Second, connect vendor performance directly to replenishment logic. If supplier behavior does not influence order timing, safety stock, approval thresholds, and sourcing decisions, the ERP is missing a major source of operational intelligence. Third, prioritize workflow orchestration over isolated automation. Automating one approval step without redesigning the end-to-end process usually preserves bottlenecks.
Fourth, modernize reporting into role-based operational visibility. Buyers need supplier exception queues, planners need replenishment confidence indicators, finance needs accrual and invoice integrity, and executives need service-risk and working-capital views. Finally, treat AI as a governed decision-support layer that improves speed and precision while preserving enterprise controls.

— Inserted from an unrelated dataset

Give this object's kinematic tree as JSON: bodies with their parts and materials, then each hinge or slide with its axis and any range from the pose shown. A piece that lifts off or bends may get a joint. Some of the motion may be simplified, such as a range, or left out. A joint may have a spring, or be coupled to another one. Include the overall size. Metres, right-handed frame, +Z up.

The strategic outcome: procurement as a retail operating advantage
Retail ERP procurement workflows determine far more than purchase order efficiency. They shape how reliably the enterprise converts demand into supply, how effectively suppliers are governed, and how confidently leaders can scale across channels, regions, and entities. In a volatile retail environment, procurement workflow maturity becomes a source of operational resilience.
Organizations that modernize these workflows through cloud ERP, connected operational systems, embedded analytics, and governed AI automation gain more than process efficiency. They build a digital operations backbone for replenishment accuracy, supplier accountability, and enterprise visibility. That is the difference between a transactional ERP footprint and an enterprise operating system built for retail scale.